WHAT TO DO
Reproduce all of the material exactly as shown.

RECORDED DATA
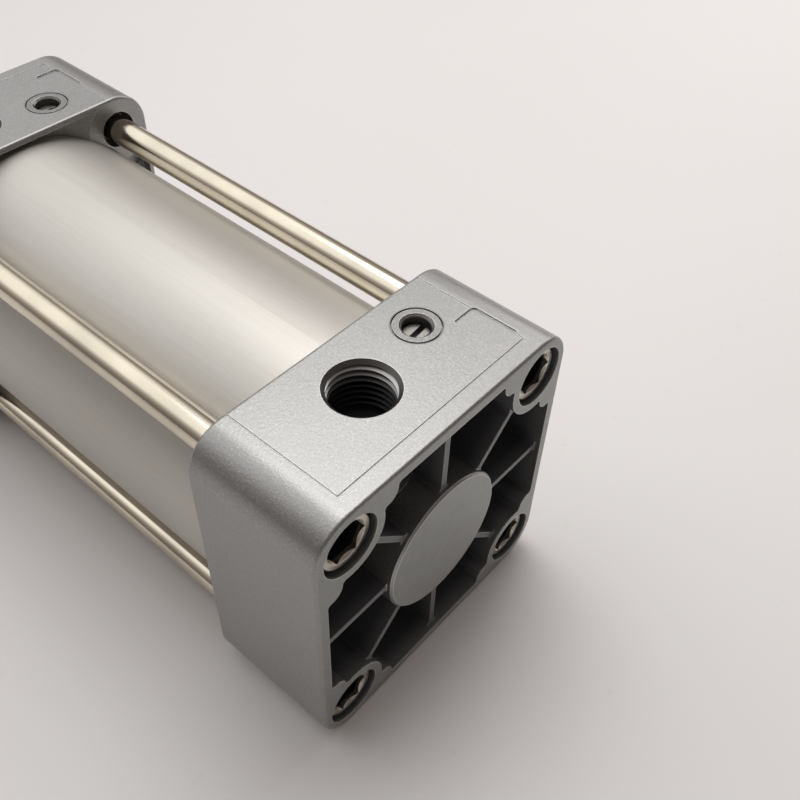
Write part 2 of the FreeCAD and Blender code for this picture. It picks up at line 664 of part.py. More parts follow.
# ---- rod ----
def piston_rod():
    radius = ROD_DIAMETER / 2
    nut_end = ROD_THREAD_START + ROD_NUT_LENGTH
    rod = turned([
        (TAIL_END, 0), (TAIL_END, TAIL_RADIUS - ROD_SHOULDER), (TAIL_END + ROD_SHOULDER, TAIL_RADIUS),
        (PISTON_FRONT, TAIL_RADIUS), (PISTON_FRONT, radius),
        (ROD_THREAD_START - ROD_SHOULDER, radius), (ROD_THREAD_START, radius - ROD_SHOULDER),
        (ROD_THREAD_START, LOCKED_THREAD_RADIUS), (nut_end, LOCKED_THREAD_RADIUS),
        (nut_end, ROD_THREAD_RADIUS), (ROD_END - ROD_TIP, ROD_THREAD_RADIUS),
        (ROD_END, ROD_THREAD_RADIUS - ROD_TIP), (ROD_END, 0),
    ])
    for side in (1, -1):
        flat = block(ROD_FLATS_START, ROD_THREAD_START + ROD_SHOULDER, -SIDE, SIDE, ROD_FLATS / 2, SIDE)
        if side < 0:
            flat = flat.mirror(Vector(0, 0, 0), Z_AXIS)
        rod = rod.cut(flat)
    return rod


def rod_nut():
    start = ROD_THREAD_START
    return bevelled_nut(ROD_NUT_FLATS, LOCKED_THREAD_RADIUS + FIXED_GAP, start, start + ROD_NUT_LENGTH)


def nodes():
    rear_seal_x, _, front_seal_x = groove_centres()
    return {
        "rear_cover": rear_cover(),
        "front_cover": front_cover(),
        "barrel_tube": barrel_tube(),
        "tie_rods": tie_rods(),
        "rear_tie_rod_nuts": tie_rod_nuts(),
        "front_tie_rod_nuts": front_end(tie_rod_nuts()),
        "rear_barrel_seal": barrel_seal(),
        "front_barrel_seal": front_end(barrel_seal()),
        "rear_cushion_seal": cushion_seal(REAR_SLEEVE_RADIUS),
        "front_cushion_seal": front_end(cushion_seal(FRONT_SLEEVE_RADIUS)),
        "rod_bush": rod_bush(),
        "rod_seal": rod_seal(),
        "rod_wiper": rod_wiper(),
        "rear_needle_collar": needle_collar(),
        "front_needle_collar": front_end(needle_collar()),
        "rear_cushion_needle": cushion_needle(),
        "front_cushion_needle": front_end(cushion_needle()),
        "rear_needle_o_ring": needle_o_ring(),
        "front_needle_o_ring": front_end(needle_o_ring()),
        "piston_rod": piston_rod(),
        "rod_nut": rod_nut(),
        "piston": piston(),
        "piston_o_ring": piston_o_ring(),
        "piston_wear_ring": piston_wear_ring(),
        "piston_seal_rear": piston_seal(rear_seal_x, -1),
        "piston_seal_front": piston_seal(front_seal_x, 1),
        "rear_cushion_sleeve": rear_cushion_sleeve(),
        "front_cushion_sleeve": front_cushion_sleeve(),
        "piston_nut": piston_nut(),
    }


os.makedirs("parts", exist_ok=True)
for name, shape in nodes().items():
    shape.exportStep(os.path.join("parts", name + ".step"))
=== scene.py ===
"""Looks of the tie-rod pneumatic cylinder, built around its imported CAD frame.

The CAD nodes keep their shape and get procedural materials. The threads that the CAD leaves smooth
are made here: both air ports, the sleeve nuts' mounting threads and the piston rod's end thread. So
are the small lips that hold the cushion screws in their collars.
Lengths are in metres. X runs along the cylinder towards the rod end and Z is up.
"""
import bmesh
import bpy
import json
import math
from mathutils import Matrix, Vector


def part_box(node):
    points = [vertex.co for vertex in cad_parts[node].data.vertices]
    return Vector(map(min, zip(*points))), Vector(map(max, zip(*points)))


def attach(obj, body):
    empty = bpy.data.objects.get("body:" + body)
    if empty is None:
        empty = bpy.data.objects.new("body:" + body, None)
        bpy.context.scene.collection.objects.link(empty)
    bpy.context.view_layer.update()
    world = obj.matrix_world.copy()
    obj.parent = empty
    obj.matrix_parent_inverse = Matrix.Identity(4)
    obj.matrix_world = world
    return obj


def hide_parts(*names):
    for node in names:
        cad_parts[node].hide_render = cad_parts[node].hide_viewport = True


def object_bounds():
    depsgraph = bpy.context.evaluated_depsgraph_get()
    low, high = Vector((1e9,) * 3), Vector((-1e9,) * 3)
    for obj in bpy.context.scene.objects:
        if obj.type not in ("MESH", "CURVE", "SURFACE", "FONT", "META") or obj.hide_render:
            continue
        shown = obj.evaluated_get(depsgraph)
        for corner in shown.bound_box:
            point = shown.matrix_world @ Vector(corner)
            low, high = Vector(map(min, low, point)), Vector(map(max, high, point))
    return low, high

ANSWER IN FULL
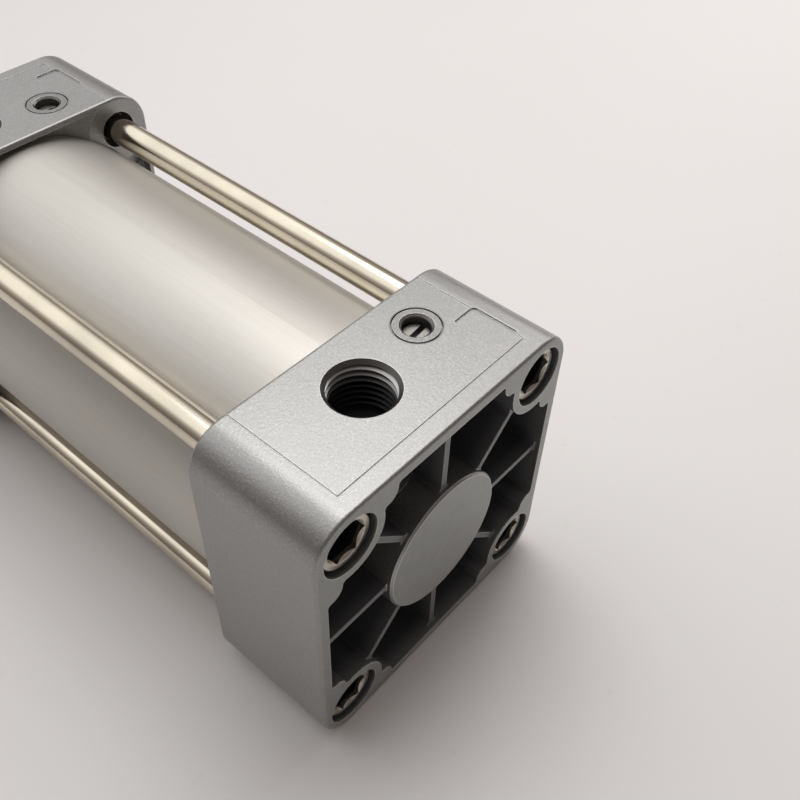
Write part 2 of the FreeCAD and Blender code for this picture. It picks up at line 664 of part.py. More parts follow.
# ---- rod ----
def piston_rod():
    radius = ROD_DIAMETER / 2
    nut_end = ROD_THREAD_START + ROD_NUT_LENGTH
    rod = turned([
        (TAIL_END, 0), (TAIL_END, TAIL_RADIUS - ROD_SHOULDER), (TAIL_END + ROD_SHOULDER, TAIL_RADIUS),
        (PISTON_FRONT, TAIL_RADIUS), (PISTON_FRONT, radius),
        (ROD_THREAD_START - ROD_SHOULDER, radius), (ROD_THREAD_START, radius - ROD_SHOULDER),
        (ROD_THREAD_START, LOCKED_THREAD_RADIUS), (nut_end, LOCKED_THREAD_RADIUS),
        (nut_end, ROD_THREAD_RADIUS), (ROD_END - ROD_TIP, ROD_THREAD_RADIUS),
        (ROD_END, ROD_THREAD_RADIUS - ROD_TIP), (ROD_END, 0),
    ])
    for side in (1, -1):
        flat = block(ROD_FLATS_START, ROD_THREAD_START + ROD_SHOULDER, -SIDE, SIDE, ROD_FLATS / 2, SIDE)
        if side < 0:
            flat = flat.mirror(Vector(0, 0, 0), Z_AXIS)
        rod = rod.cut(flat)
    return rod


def rod_nut():
    start = ROD_THREAD_START
    return bevelled_nut(ROD_NUT_FLATS, LOCKED_THREAD_RADIUS + FIXED_GAP, start, start + ROD_NUT_LENGTH)


def nodes():
    rear_seal_x, _, front_seal_x = groove_centres()
    return {
        "rear_cover": rear_cover(),
        "front_cover": front_cover(),
        "barrel_tube": barrel_tube(),
        "tie_rods": tie_rods(),
        "rear_tie_rod_nuts": tie_rod_nuts(),
        "front_tie_rod_nuts": front_end(tie_rod_nuts()),
        "rear_barrel_seal": barrel_seal(),
        "front_barrel_seal": front_end(barrel_seal()),
        "rear_cushion_seal": cushion_seal(REAR_SLEEVE_RADIUS),
        "front_cushion_seal": front_end(cushion_seal(FRONT_SLEEVE_RADIUS)),
        "rod_bush": rod_bush(),
        "rod_seal": rod_seal(),
        "rod_wiper": rod_wiper(),
        "rear_needle_collar": needle_collar(),
        "front_needle_collar": front_end(needle_collar()),
        "rear_cushion_needle": cushion_needle(),
        "front_cushion_needle": front_end(cushion_needle()),
        "rear_needle_o_ring": needle_o_ring(),
        "front_needle_o_ring": front_end(needle_o_ring()),
        "piston_rod": piston_rod(),
        "rod_nut": rod_nut(),
        "piston": piston(),
        "piston_o_ring": piston_o_ring(),
        "piston_wear_ring": piston_wear_ring(),
        "piston_seal_rear": piston_seal(rear_seal_x, -1),
        "piston_seal_front": piston_seal(front_seal_x, 1),
        "rear_cushion_sleeve": rear_cushion_sleeve(),
        "front_cushion_sleeve": front_cushion_sleeve(),
        "piston_nut": piston_nut(),
    }


os.makedirs("parts", exist_ok=True)
for name, shape in nodes().items():
    shape.exportStep(os.path.join("parts", name + ".step"))
=== scene.py ===
"""Looks of the tie-rod pneumatic cylinder, built around its imported CAD frame.

The CAD nodes keep their shape and get procedural materials. The threads that the CAD leaves smooth
are made here: both air ports, the sleeve nuts' mounting threads and the piston rod's end thread. So
are the small lips that hold the cushion screws in their collars.
Lengths are in metres. X runs along the cylinder towards the rod end and Z is up.
"""
import bmesh
import bpy
import json
import math
from mathutils import Matrix, Vector


def part_box(node):
    points = [vertex.co for vertex in cad_parts[node].data.vertices]
    return Vector(map(min, zip(*points))), Vector(map(max, zip(*points)))


def attach(obj, body):
    empty = bpy.data.objects.get("body:" + body)
    if empty is None:
        empty = bpy.data.objects.new("body:" + body, None)
        bpy.context.scene.collection.objects.link(empty)
    bpy.context.view_layer.update()
    world = obj.matrix_world.copy()
    obj.parent = empty
    obj.matrix_parent_inverse = Matrix.Identity(4)
    obj.matrix_world = world
    return obj


def hide_parts(*names):
    for node in names:
        cad_parts[node].hide_render = cad_parts[node].hide_viewport = True


def object_bounds():
    depsgraph = bpy.context.evaluated_depsgraph_get()
    low, high = Vector((1e9,) * 3), Vector((-1e9,) * 3)
    for obj in bpy.context.scene.objects:
        if obj.type not in ("MESH", "CURVE", "SURFACE", "FONT", "META") or obj.hide_render:
            continue
        shown = obj.evaluated_get(depsgraph)
        for corner in shown.bound_box:
            point = shown.matrix_world @ Vector(corner)
            low, high = Vector(map(min, low, point)), Vector(map(max, high, point))
    return low, high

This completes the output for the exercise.